[R-sig-ME] testing for a significant correlation between random slopes
Ben Bolker
bbolker at gmail.com
Fri Dec 19 16:15:50 CET 2014
Jaime Ashander <jashander at ...> writes:
>
> Hi Bill,
>
> The intuitive approach you propose makes sense to me. I'd think one could
> specify such a model along the same lines as random effects on both slope
> and intercept but with no correlation. In lme4 (see 3.2.2 of Bates's lme4
> book) this would be:
>
> library(lme4)
> #don't use REML when comparing models
> fit.rgr2_corr <- lmer(log(TotalDM) ~ t + starchR + t:starchR + ( t +
> t:starchR | Sp),
> data=dianna, REML=FALSE)
> fit.rgr2_nocorr <- lmer(log(TotalDM) ~ t + starchR + t:starchR + ( t | Sp)
> + (0 + t:starchR | Sp),
> data=dianna, REML=FALSE)
> anova(fit_rgr2_corr, fit.rgr2_nocorr)
>
> Note this also specifies zero correlation for the interaction term with the
> intercept, but estimates a correlation between t and the intercept. I'm not
> sure of a way to get around 'giving' the intercept to one of these terms
> but maybe someone will chime in with an alternative.
>
> Cheers,
>
> - Jaime
I suppose you could use
(1|Sp) + (0+t|Sp) + (0+t:starchR|Sp)
It's important to distinguish between categorical and continuous
predictors here: if t and starchR are both continuous (as suggested
by the use of the word 'slopes' below), this should work. If either
is categorical this will be a bit trickier (I believe the ?lmer
page gives an example -- basically, you have to set up your own
dummy variables).
As far as using REML vs ML for contrasts -- Tove is true that
REML generally gives less-biased estimates of the RE variances,
and it should be OK to do a (restricted) likelihood ratio test
between REML-fitted models that differ only in their random effects.
I don't actually know of any explicit comparisons that explore
the power/type I error of REML vs ML-based tests of this type.
Alternatively,
* You could probably use the nlme package's "pdDiag" class
to set up your own diagonal variance-covariance matrix.
* You could look at the 95% profile confidence intervals on the
correlation (?confint.merMod) and see if they overlap zero or not.
> > Message: 2
> > Date: Thu, 18 Dec 2014 12:37:22 -0500
> > From: "Bill Shipley" <bill.shipley at ...>
[snip]
> >
> > Hello. I am fitting a 2-level mixed model using the lme() function
> > involving two independent variables (?t? and ?starchR?) in which the
> > intercept, both slopes and the interaction of the two slopes is also
> > random:
> >
> >
> >
> > fit.rgr2<- lme(log(TotalDM)~t+starchR +
> > t:starchR,random=(~t+t:starchR|Sp),data=dianna)

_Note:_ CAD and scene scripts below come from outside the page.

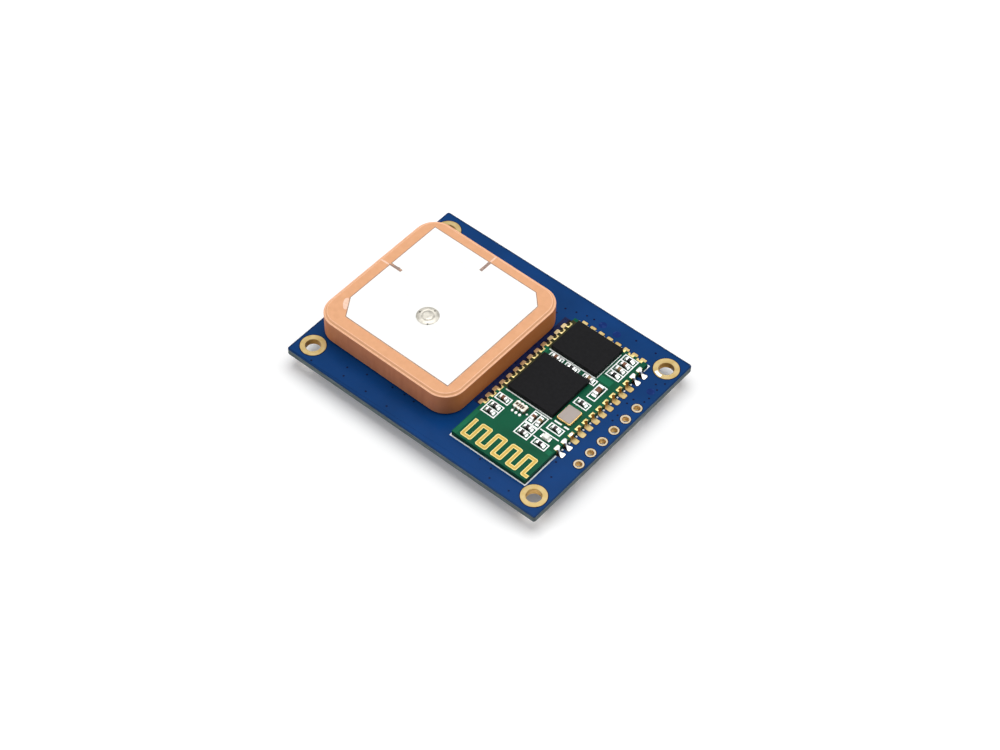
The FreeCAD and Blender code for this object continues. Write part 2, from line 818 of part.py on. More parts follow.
def make_shield():
    """Open can whose flat face carries the whole part."""
    outer_x = receiver_length - 2 * shield_inset
    outer_y = receiver_width - 2 * shield_inset
    can = clipped_plate(receiver_x, 0, 0, outer_x, outer_y, shield_height, shield_corner_cut)
    hollow = clipped_plate(receiver_x, 0, shield_wall, outer_x - 2 * shield_wall,
                           outer_y - 2 * shield_wall, shield_height, shield_corner_cut)
    save("receiver_shield", [can.cut(hollow)])


def receiver_pad_places():
    """Offsets of the pads along a long side: a group towards each end of the receiver."""
    first = receiver_pad_group_gap / 2
    count = int((receiver_length / 2 - first - receiver_pad_width) / receiver_pad_pitch) + 1
    reach = [first + receiver_pad_pitch * i for i in range(count)]
    return [side * offset for side in (-1, 1) for offset in reach]


def make_receiver_joints():
    """Lands on the main board's underside, and solder between them and the receiver's edge."""
    lands = []
    solder = []
    for side in (-1, 1):
        edge_y = side * receiver_width / 2
        land_y = edge_y + side * (receiver_land_reach - receiver_land_cover) / 2
        tip_y = edge_y + side * receiver_land_reach
        for offset in receiver_pad_places():
            x = receiver_x + offset
            lands.append(block(x, land_y, receiver_top_z, receiver_pad_width,
                               receiver_land_reach + receiver_land_cover, copper))
            start_x = x - receiver_pad_width / 2
            points = [
                Vector(start_x, edge_y, receiver_top_z),
                Vector(start_x, tip_y, receiver_top_z),
                Vector(start_x, edge_y, receiver_top_z - receiver_solder_height),
            ]
            face = Part.Face(Part.makePolygon(points + points[:1]))
            solder.append(face.extrude(Vector(receiver_pad_width, 0, 0)))
    save("receiver_lands", lands)
    save("receiver_solder", solder)


def hung(x, y, high_z, size_x, size_y, height):
    """A box that hangs below a face."""
    return block(x, y, high_z - height, size_x, size_y, height)


def make_receiver():
    board = block(receiver_x, 0, receiver_under_z, receiver_length, receiver_width, receiver_thickness)
    save("receiver_board", [board])
    chip_x = receiver_x - receiver_chip_size / 2
    save("receiver_chip", [hung(chip_x, 0, receiver_under_z, receiver_chip_size, receiver_chip_size,
                                receiver_chip_height)])
    crystal_x = chip_x + (receiver_chip_size + receiver_crystal_length) / 2 + receiver_part_gap
    save("receiver_crystal", [hung(crystal_x, 0, receiver_under_z, receiver_crystal_length,
                                   receiver_crystal_width, receiver_crystal_height)])
    filter_y = (receiver_crystal_width + receiver_filter_width) / 2 + receiver_part_gap
    save("receiver_filter", [hung(crystal_x, filter_y, receiver_under_z, receiver_filter_length,
                                  receiver_filter_width, receiver_filter_height)])


# Regulator and its parts, below the main board

def regulator_lead(y, side):
    """Bent lead from the regulator's body to the board's face."""
    body_x = regulator_width / 2
    tip_x = regulator_span / 2
    foot_x = tip_x - regulator_lead_foot
    middle_z = underside_z - regulator_standoff - regulator_height / 2
    thickness = regulator_lead_thickness
    profile = [
        (body_x, middle_z - thickness),
        (foot_x + thickness, middle_z - thickness),
        (foot_x + thickness, underside_z - thickness),
        (tip_x, underside_z - thickness),
        (tip_x, underside_z),
        (foot_x, underside_z),
        (foot_x, middle_z),
        (body_x, middle_z),
    ]
    start_y = y - regulator_lead_width / 2
    points = [Vector(regulator_x + side * x, start_y, z) for x, z in profile]
    face = Part.Face(Part.makePolygon(points + points[:1]))
    return face.extrude(Vector(0, regulator_lead_width, 0))


def make_regulator():
    body_z = underside_z - regulator_standoff
    save("regulator_body", [hung(regulator_x, 0, body_z, regulator_width, regulator_length,
                                 regulator_height)])
    leads = [regulator_lead(i * regulator_lead_pitch, -1) for i in (-1, 0, 1)]
    leads += [regulator_lead(i * regulator_lead_pitch, 1) for i in (-1, 1)]
    save("regulator_leads", leads)


def make_supply_parts():
    """Capacitors and resistors on both sides of the regulator, along Y."""
    near_row = (regulator_length + big_width) / 2 + supply_row_gap
    far_row = near_row + big_width + supply_row_gap
    capacitor_z = underside_z - big_capacitor_height
    resistor_z = underside_z - big_resistor_height
    capacitors = [chip_part(regulator_x, side * near_row, capacitor_z, "x", big_size, big_capacitor_height)
                  for side in (-1, 1)]
    resistors = [chip_part(regulator_x, side * far_row, resistor_z, "x", big_size, big_resistor_height)
                 for side in (-1, 1)]
    save_parts("supply_capacitors", "supply_capacitor_ends", capacitors)
    save_parts("supply_resistors", "supply_resistor_ends", resistors)


os.makedirs("parts", exist_ok=True)
make_main_board()
make_antenna()
make_feed()
make_radio_board()
make_solder_joints()
make_trace_antenna()
make_chips()
make_crystal()
make_band_filter()
make_lamp()
make_small_parts()
make_radio_print()
make_board_print()
make_receiver()
make_shield()
make_receiver_joints()
make_regulator()
make_supply_parts()
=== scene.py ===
import math

import bmesh
import bpy
from mathutils import Matrix, Vector


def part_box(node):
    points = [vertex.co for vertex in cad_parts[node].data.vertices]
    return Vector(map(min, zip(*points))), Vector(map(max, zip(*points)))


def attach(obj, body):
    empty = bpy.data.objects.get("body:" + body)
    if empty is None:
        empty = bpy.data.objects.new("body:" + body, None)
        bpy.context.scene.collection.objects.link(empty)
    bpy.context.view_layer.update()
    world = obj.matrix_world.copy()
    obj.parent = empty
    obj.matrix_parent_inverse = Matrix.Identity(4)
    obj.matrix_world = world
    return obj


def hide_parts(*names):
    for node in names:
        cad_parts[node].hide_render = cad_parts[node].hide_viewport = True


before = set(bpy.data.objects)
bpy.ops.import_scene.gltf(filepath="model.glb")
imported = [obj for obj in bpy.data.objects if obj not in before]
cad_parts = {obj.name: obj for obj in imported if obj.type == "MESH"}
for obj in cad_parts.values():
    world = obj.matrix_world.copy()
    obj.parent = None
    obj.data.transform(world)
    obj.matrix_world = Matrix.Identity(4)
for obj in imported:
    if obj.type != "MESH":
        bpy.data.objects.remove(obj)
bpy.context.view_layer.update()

# The pieces are modelled in millimetres and made metres when they are finished
MM = 0.001
# Thickness of the copper with its plating, and of the white print
COPPER = 0.035
PRINT = 0.02
# Refraction of resin, ink and mask, and of fired ceramic
RESIN_IOR = 1.5
CERAMIC_IOR = 1.6
# A solder mask is smooth but mirrors little
MASK_ROUGHNESS = 0.24
MASK_GLOSS = 0.08


# Materials

def colour(text):
    """sRGB hex to the linear colour that a socket takes."""
    parts = [int(text[i:i + 2], 16) / 255 for i in (1, 3, 5)]
    linear = [c / 12.92 if c <= 0.04045 else ((c + 0.055) / 1.055) ** 2.4 for c in parts]
    return (*linear, 1.0)


def add(tree, kind, inputs=None, **settings):
    """Add a node with its settings; an input is a value or another node's output."""
    node = tree.nodes.new(kind)
    for name, value in settings.items():
        setattr(node, name, value)
    for name, value in (inputs or {}).items():
        if isinstance(value, bpy.types.NodeSocket):
            tree.links.new(value, node.inputs[name])
        else:
            node.inputs[name].default_value = value
    return node


def emptied(owner):
    """Node tree of a material or world without its first nodes."""
    owner.use_nodes = True
    owner.node_tree.nodes.clear()
    return owner.node_tree


def new_material(name):
    material = bpy.data.materials.new(name)
    tree = emptied(material)
    place = add(tree, "ShaderNodeTexCoord").outputs["Object"]
    return material, tree, place


def noise(tree, place, size, detail=3.0, stretch=None):
    """Noise value with features of a size in millimetres, stretched along an axis if asked."""
    if stretch:
        place = add(tree, "ShaderNodeMapping", {"Vector": place, "Scale": stretch}).outputs["Vector"]
    inputs = {"Vector": place, "Scale": 1 / (size * MM), "Detail": detail}
    return add(tree, "ShaderNodeTexNoise", inputs).outputs["Fac"]


def between(tree, value, low, high, start=0.35, end=0.65):
    """Map a value to a range of plain numbers; a noise value lies mostly between 0.35 and 0.65."""
    inputs = {"Value": value, "From Min": start, "From Max": end, "To Min": low, "To Max": high}
    return add(tree, "ShaderNodeMapRange", inputs).outputs["Result"]


def mixed(tree, amount, first, second):
    """Blend two colours, given as hex text or as a colour output."""
    inputs = {0: amount}
    for index, value in ((6, first), (7, second)):
        inputs[index] = colour(value) if isinstance(value, str) else value
    return add(tree, "ShaderNodeMix", inputs, data_type="RGBA").outputs[2]


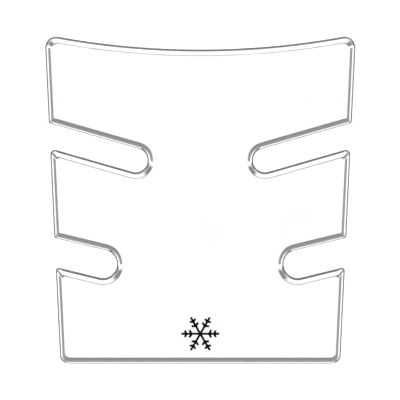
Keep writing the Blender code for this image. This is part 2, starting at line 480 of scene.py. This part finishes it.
# %% Directions as places on the floor below
world = bpy.data.worlds.new("lit floor")
bpy.context.scene.world = world
world.use_nodes = True
sky = world.node_tree
sky.nodes.clear()

ray = add_node(sky, "ShaderNodeTexCoord", output="Generated")
x, y, z = (add_node(sky, "ShaderNodeSeparateXYZ", inputs={0: ray}, output=a) for a in "XYZ")
depth = (-z).at_least(0.001)
across = abs(x) / depth
ahead = y / depth
away = (across * across + ahead * ahead) ** 0.5
turn = ahead / away.at_least(1e-4)  # 1 towards +Y, 0 to the sides, -1 towards -Y
print("world nodes so far:", len(sky.nodes))


# %% [markdown]
# Each line of the rim is one card:
#
# - a half ring ahead draws the wide grey band on every rim that faces back, and reaches round to
#   the sides, where it draws a narrower band;
# - a black ring further out draws the thin line along the outer edge, where the rim is
#   steepest, and a window cut out of it ahead leaves a white gap between band and line;
# - two wedges behind shade the corners and the ends of the slots, and two dark shoulders beside
#   them thicken the outer line there;
# - a thin strip behind draws the faint crease where a forward rim levels out into the top;
# - a dark patch straight above keeps the ceiling from shining in the flat top and the ink.

# %% Cut the cards
def angle(degrees):
    """How far from the middle a direction this far from straight down meets the floor."""
    return math.tan(math.radians(degrees))


def ellipse(degrees_across, degrees_ahead):
    """Below 1 inside an ellipse around straight down, and above 1 outside it."""
    half_across, half_ahead = angle(degrees_across), angle(degrees_ahead)
    return ((across / half_across) ** 2 + (ahead / half_ahead) ** 2) ** 0.5


def ring(*degrees):
    """A ring around straight down, given as start, full, fade and end."""
    return band(away, *(angle(value) for value in degrees))


half_ring = (
    step_up(ellipse(6.8, 4.1), 0.95, 1.08)
    * step_down(ellipse(15.6, 21.2), 0.97, 1.05)
    * step_up(ahead, -0.014, -0.004)
)
window_ahead = step_up(turn, 0.88, 0.955) * step_down(away, angle(32), angle(35))
outer_ring = (
    step_up(ellipse(23.5, 18.5), 0.97, 1.04)
    * step_down(away, angle(58), angle(62))
    * (1 - window_ahead)
)
shoulders = band(-turn, 0.1, 0.25, 0.6, 0.75) * ring(17, 18.5, 30, 34)
wedges = band(-turn, 0.24, 0.46, 0.74, 0.93) * ring(2.5, 4, 13, 22)
crease_strip = (
    step_up(-turn, 0.6, 0.85)
    * (1 - 0.25 * step_up(-turn, 0.94, 1.0))
    * ring(1.6, 2.0, 4.2, 4.8)
)
ceiling = step_up(z, 0.9, 0.97)
print("world nodes with cards:", len(sky.nodes))

# %% [markdown]
# The cards are laid over the white one after the other, each with its own grey. The half ring is
# a little lighter at the sides than ahead. The white is brighter than the picture can show, so
# that the clear pad, which takes a little of the light, is as white as the floor.

# %% Light the world
WHITE = (1.22, 1.22, 1.22)
RING_AT_SIDES = (0.33, 0.3, 0.305)
RING_AHEAD = (0.265, 0.24, 0.245)

ring_colour = mix_colours(step_up(turn, 0.3, 0.9), RING_AT_SIDES, RING_AHEAD)
glow = WHITE
for card, colour in (
    (half_ring, ring_colour),
    (wedges, (0.24, 0.21, 0.21)),
    (crease_strip, (0.1, 0.1, 0.1)),
    (outer_ring.at_least(shoulders), (0.02, 0.02, 0.02)),
    (ceiling, (0.05, 0.05, 0.05)),
):
    glow = mix_colours(card, glow, colour)

background = add_node(sky, "ShaderNodeBackground", inputs={"Color": glow})
add_node(sky, "ShaderNodeOutputWorld", inputs={"Surface": background})
bpy.context.scene.view_settings.view_transform = "Standard"
print("world nodes in all:", len(sky.nodes))

# %% [markdown]
# ## Camera
#
# The pad is seen from straight above through a long lens, so that its sides stay parallel.

# %% Place the camera
FRAME_WIDTH = 0.1555  # how much of the floor the picture shows, in metres
LENS = 1000.0  # in millimetres
OFF_MIDDLE = -0.00012  # the pad sits this much right of the picture's middle
AHEAD_OF_MIDDLE = 0.00003  # and this much nearer to its lower edge

camera_data = bpy.data.cameras.new("camera")
camera_data.lens = LENS
camera = bpy.data.objects.new("camera", camera_data)
bpy.context.scene.collection.objects.link(camera)
distance = FRAME_WIDTH * LENS / camera_data.sensor_width
camera.location = (OFF_MIDDLE, AHEAD_OF_MIDDLE, distance)
bpy.context.scene.camera = camera
print(f"camera {distance:.2f} m above the floor")

# %% [markdown]
# ## Hand over
#
# Each visual piece rides the body that carries its solid: the liner stays on the floor, and
# everything above it lifts off with the pad.

# %% Tie the pieces to their bodies
for piece, node, body, slot in (
    (grip_body, "clear_pad", "pad", "clear_polyurethane"),
    (mark, "printed_mark", "pad", "black_ink"),
    (film, "carrier_film", "pad", "clear_film"),
    (adhesive, "adhesive_layer", "pad", "clear_adhesive"),
    (liner, "release_liner", "liner", "liner_film"),
):
    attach(piece, body)
    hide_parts(node)
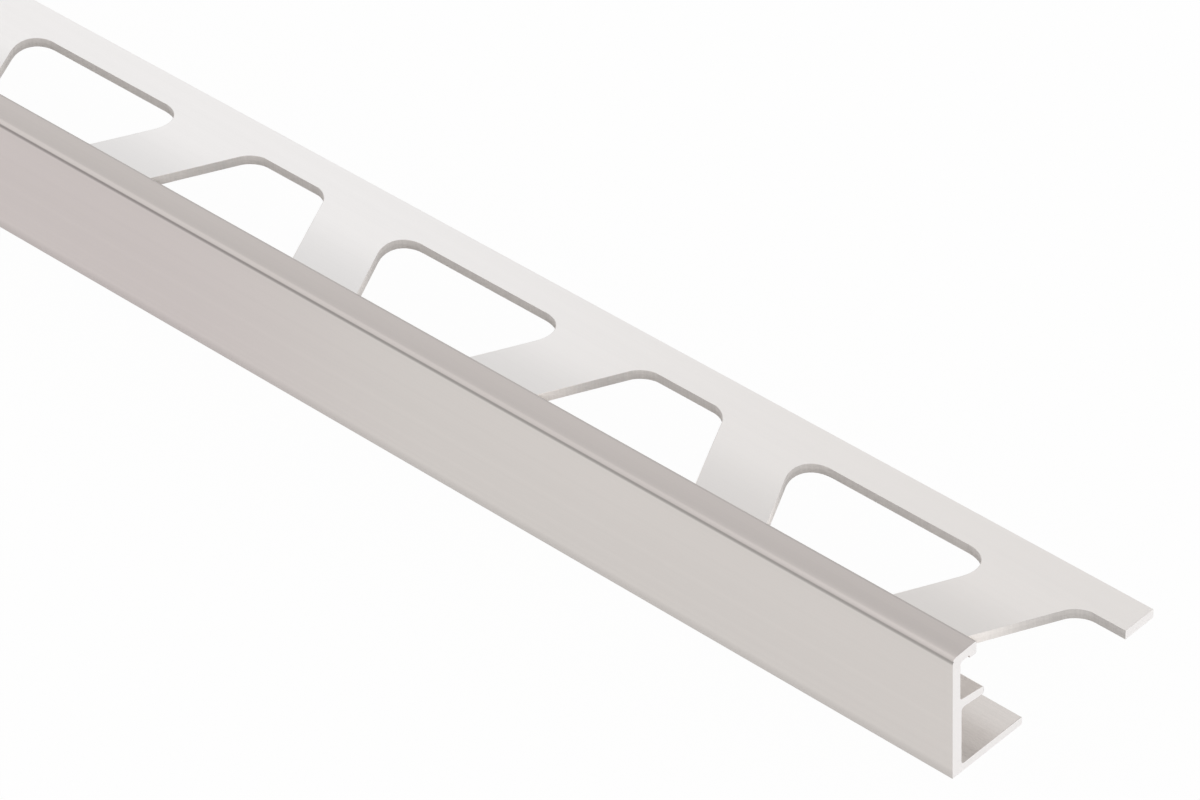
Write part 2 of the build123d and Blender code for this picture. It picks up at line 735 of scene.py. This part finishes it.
@dataclass(frozen=True)
class Section:
    """The extruded section. Depth is counted from the front face and height from the floor."""

    height: float = 13.5 * MM
    leg_depth: float = 16 * MM
    leg_thickness: float = 1.0 * MM
    flange_depth: float = 9.25 * MM
    flange_thickness: float = 0.88 * MM
    wall_lower: float = 1.23 * MM
    wall_upper: float = 1.05 * MM
    rib_height: float = 8.3 * MM
    rib_reach: float = 4.1 * MM
    rib_root: float = 1.05 * MM
    rib_tip: float = 0.88 * MM
    rib_droop: float = math.radians(8.1)
    shoulder_width: float = 3.1 * MM
    shoulder_rise: float = 0.1 * MM
    crest_run: float = 0.2 * MM
    nose_depth: float = 0.6 * MM
    nose_height: float = 0.27 * MM
    nose_steps: int = 8
    groove_depth: float = 0.15 * MM
    groove_width: float = 0.28 * MM
    groove_drop: float = 0.10 * MM
    keel_width: float = 0.9 * MM
    keel_depth: float = 0.30 * MM
    tuck_height: float = 1.0 * MM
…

> > The model converges normally without any warning messages. All of the
> > fixed
> > terms are clearly different from zero. Mmy working hypothesis requires that
> > there also be a negative between?group correlation between the slope of ?t?
> > and the interaction term (i.e. groups whose slope for ?t? is high at low
> > values of ?starchR? have this slope decrease more rapidly as ?starchR?
> > increases). When I fit the above mixed model using the lme() function, I
> > indeed find a strong negative correlation of -0.867; here is the relevant
> > part of the output from summary:
> >
> > StdDev Corr
> >
> > (Intercept) 1.650783941 (Intr) t
> > t 0.055870605 -0.124
> > t:starchR 0.000309582 -0.340 -0.867
> >
> > Residual 0.337147863
> >
> > However, there are only 20 groups and I know that large absolute
> > correlations between parameters can arise if the model is
> > overparameterized.
> >
> > Question: how can I determine if the value of -0.867 is really different
> > from zero?
> >
> > Intuitively, I would fit another model in which the covariance between the
> > random components of ?t? and ?t:starchR? is constrained to be zero and then
> > compare the two models via their likelihoods, but I don?t know how to fit
> > such a constrained model in either lme() or lmer().
> >
> > Any help or pointers to relevant literature would be appreciated.